Si miramos nuestras vidas de cristianos y vemos que en ella falta ese valor y esa confianza, ¿no será acaso porque subestimamos el papel del Espíritu Santo, porque dudamos de su capacidad para fortalecer nuestra alma e infundir en ella la franqueza que necesita un discípulo de Cristo? Si en la vida de un cristiano no encontramos valentía es porque hay poca oración hecha con franqueza. El ímpetu de la Nueva Evangelización comienza en la oración.
«El Espíritu Santo –dice el Papa Francisco- infunde la fuerza para anunciar la novedad del Evangelio con audacia (parresía), en voz alta y en todo tiempo y lugar, incluso a contracorriente. Invoquémoslo hoy, bien apoyados en la oración, sin la cual toda acción corre el riesgo de quedarse vacía y el anuncio finalmente carece de alma» (Evangelii Gaudium, n. 259).
No hemos recibido un espíritu de cobardía, sino de poder, de amor y de dominio propio (cf. 2 Tim 1,7-8).

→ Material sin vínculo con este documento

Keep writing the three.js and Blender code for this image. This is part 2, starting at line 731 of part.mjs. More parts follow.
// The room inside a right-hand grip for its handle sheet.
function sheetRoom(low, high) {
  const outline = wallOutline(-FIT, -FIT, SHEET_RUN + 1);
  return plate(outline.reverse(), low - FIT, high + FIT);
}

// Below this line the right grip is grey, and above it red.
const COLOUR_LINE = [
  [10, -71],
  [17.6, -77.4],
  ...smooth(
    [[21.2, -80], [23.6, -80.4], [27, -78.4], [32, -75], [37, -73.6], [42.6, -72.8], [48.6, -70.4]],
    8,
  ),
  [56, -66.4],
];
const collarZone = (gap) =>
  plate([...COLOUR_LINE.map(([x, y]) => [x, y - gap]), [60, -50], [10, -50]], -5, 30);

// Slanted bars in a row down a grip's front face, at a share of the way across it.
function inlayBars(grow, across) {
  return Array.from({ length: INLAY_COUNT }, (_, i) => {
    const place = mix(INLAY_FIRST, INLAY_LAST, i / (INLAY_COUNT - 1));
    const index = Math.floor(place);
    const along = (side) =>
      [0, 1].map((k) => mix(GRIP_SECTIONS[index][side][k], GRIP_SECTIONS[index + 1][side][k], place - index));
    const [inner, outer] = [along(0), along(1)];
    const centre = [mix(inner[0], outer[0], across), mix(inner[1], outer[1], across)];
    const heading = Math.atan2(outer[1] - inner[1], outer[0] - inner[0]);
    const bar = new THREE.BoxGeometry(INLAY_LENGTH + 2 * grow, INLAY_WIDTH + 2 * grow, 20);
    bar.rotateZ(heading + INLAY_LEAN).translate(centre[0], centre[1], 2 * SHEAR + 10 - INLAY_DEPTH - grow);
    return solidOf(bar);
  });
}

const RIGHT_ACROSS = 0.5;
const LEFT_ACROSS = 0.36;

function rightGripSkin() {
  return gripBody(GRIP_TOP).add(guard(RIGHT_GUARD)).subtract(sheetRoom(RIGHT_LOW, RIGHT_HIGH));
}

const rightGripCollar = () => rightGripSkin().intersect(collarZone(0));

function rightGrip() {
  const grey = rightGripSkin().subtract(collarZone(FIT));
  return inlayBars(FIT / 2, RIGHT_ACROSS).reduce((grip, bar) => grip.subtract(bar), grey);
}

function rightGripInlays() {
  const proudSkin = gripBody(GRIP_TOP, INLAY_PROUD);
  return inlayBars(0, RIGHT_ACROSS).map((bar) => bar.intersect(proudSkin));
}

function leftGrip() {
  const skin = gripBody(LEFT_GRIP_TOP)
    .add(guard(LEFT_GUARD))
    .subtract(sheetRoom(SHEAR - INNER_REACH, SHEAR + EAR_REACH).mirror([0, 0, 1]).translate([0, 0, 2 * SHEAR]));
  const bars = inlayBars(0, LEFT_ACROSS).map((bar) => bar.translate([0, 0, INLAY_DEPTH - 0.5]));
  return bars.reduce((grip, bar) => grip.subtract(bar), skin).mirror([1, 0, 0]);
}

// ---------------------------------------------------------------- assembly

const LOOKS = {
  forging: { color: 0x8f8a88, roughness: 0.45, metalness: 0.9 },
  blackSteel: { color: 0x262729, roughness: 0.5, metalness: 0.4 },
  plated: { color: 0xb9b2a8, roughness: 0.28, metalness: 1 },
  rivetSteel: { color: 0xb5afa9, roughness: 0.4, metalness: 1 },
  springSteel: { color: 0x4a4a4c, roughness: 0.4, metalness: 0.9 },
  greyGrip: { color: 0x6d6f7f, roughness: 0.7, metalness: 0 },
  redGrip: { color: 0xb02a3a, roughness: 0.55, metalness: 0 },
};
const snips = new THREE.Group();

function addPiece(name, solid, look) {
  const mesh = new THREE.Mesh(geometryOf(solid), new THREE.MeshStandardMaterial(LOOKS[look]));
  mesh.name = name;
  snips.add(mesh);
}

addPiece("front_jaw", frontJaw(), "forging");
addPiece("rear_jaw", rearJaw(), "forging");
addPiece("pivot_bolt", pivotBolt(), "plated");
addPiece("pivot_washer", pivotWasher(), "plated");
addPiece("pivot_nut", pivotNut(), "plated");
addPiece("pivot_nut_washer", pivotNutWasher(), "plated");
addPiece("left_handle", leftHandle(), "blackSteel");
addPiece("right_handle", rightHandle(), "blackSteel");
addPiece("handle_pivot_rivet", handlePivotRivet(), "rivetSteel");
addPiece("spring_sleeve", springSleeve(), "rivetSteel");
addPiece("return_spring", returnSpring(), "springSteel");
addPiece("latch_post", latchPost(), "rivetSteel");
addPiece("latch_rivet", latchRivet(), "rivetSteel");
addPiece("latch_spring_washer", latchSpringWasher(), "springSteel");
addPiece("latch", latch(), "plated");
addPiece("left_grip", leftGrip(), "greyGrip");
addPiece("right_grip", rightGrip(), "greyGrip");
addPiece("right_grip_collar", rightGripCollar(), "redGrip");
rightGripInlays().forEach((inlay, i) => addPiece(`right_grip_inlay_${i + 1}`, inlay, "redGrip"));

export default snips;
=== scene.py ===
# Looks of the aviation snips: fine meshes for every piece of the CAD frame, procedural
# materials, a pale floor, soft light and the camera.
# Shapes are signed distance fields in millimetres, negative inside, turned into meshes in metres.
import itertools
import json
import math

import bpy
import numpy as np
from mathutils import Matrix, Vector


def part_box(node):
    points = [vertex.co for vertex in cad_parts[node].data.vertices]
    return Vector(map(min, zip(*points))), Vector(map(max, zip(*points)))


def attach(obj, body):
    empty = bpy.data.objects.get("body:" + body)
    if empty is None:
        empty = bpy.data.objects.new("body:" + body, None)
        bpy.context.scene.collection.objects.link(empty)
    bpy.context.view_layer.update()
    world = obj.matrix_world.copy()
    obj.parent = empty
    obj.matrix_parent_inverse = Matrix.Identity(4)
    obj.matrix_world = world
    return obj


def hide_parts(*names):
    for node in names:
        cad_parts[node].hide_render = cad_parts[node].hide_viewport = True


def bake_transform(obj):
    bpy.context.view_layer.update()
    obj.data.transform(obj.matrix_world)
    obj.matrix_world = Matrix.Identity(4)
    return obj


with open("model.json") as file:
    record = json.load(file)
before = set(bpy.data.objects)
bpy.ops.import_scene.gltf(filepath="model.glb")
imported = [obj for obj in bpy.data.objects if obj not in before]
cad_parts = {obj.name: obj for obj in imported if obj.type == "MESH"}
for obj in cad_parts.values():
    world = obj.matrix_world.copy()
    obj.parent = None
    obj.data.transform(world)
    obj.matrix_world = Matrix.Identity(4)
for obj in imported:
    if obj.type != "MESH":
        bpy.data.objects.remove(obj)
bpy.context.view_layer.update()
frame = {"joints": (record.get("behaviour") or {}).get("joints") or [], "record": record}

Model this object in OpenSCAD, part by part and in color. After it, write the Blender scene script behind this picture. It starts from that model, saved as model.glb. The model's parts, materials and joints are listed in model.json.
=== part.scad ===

El cristiano del siglo XXI no tiene escusas para vender un cristianismo artificial, apocado, sin fuerza, sin Espíritu. Bien decía Chesterton que si queremos encontrar un sonido análogo a las campanas de medianoche que anuncian la Navidad, no será otro que los cañones de una batalla que acaba de empezar y que ya está ganada (cf. El hombre eterno, p. 235), pues «la Iglesia desde sus comienzos no fue tanto un principado como una revolución contra el Príncipe de este mundo» (Ibid., p. 236).
Lo propio del cristiano no es el ocultismo, el secretismo, la cobardía sino la parresía, la franqueza, la confianza. El cristianismo tiene poco que ver con una ONG pacifista. Aquellos que decían que esta pequeña “secta judía” había incendiado Roma, se equivocaban solo en el modo, porque en realidad el cristianismo prendió fuego a Roma y al mundo entero con el amor.
Si en nuestras vidas de cristianos no hay este fuego, si Jesús ha comenzado a ser un “amigo imaginario” y vemos el Evangelio como una fábula bonita, ya sabemos por dónde empezar: la oración confiada a este Dios al que nos atrevemos a llamar con franqueza «Padre». Solo en esta atmosfera podrá venir el Espíritu Santo, y con su fuerza llenará nuestra predicación y nuestras vidas de parresía.